What a firm means with the phrase "This is non-evaluative"
A number of firms have "non-evaluative" mechanisms in place to help candidates feel comfortable. McKinsey had their non-evaluative buddies, BCG has a non-evaluative coffee chat, and almost all firms have their "pre-interview dinner". Ultimately, the goal is to let the candidates be themselves and learn about the firm in a non-threatening environment. Below I discuss what the phrase non-evaluative really means.
I'm going to borrow a phrase from a friend of mine at BCG: "If you really think they're non-evaluative you're an idiot".
I can't comment on the accuracy of the statement, but I can say that I completely agree. The fact is, no matter how 'non-evaluative' an event might be, you are always being assessed on your personality and fit, and in fact informal situations are one of the best ways for a firm to get a sense of how you fit the firm culture. If you're rude to your McKinsey buddy, reschedule appointments, or make any sort of inappropriate comments, I'd be willing to bet that he or she would find a way to let the recruiter or other consultants know (even if it's not through formal channels).
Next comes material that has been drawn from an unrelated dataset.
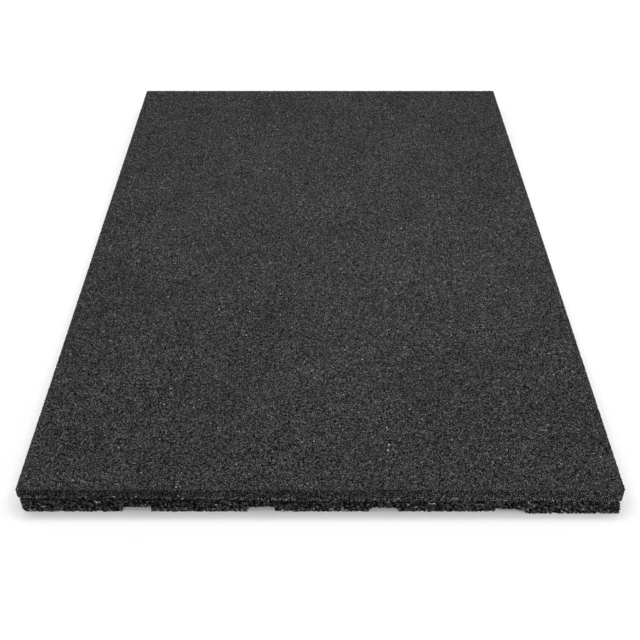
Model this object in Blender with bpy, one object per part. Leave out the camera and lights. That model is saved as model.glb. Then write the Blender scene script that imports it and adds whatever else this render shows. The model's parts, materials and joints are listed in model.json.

I've personally heard comments from partners who took offense to candidates who were disinterested during a firm dinner, couldn't hold a conversation, or spent their time bbm'ing on their phone (pre-interview dinner is not the time to give your girlfriend a play-by-play of what's happening). This will push you from a "Yes" to a "Maybe" or from a "Maybe" to a "No".
Remember - firms spend tens of thousands of dollars on recruitment ever year, with costs from hosting information sessions to transporting consultants half across the world to the opportunity cost of borrowing consultants for interviewing (as opposed to doing billable work). Any additional data point they have to pick the best candidate is highly valued.
So at each of these events - be engaged, interesting, and please don't spent your time engrossed in your phone or staring at the walls. You are absolutely being judged for the way that you act, both positively and negatively.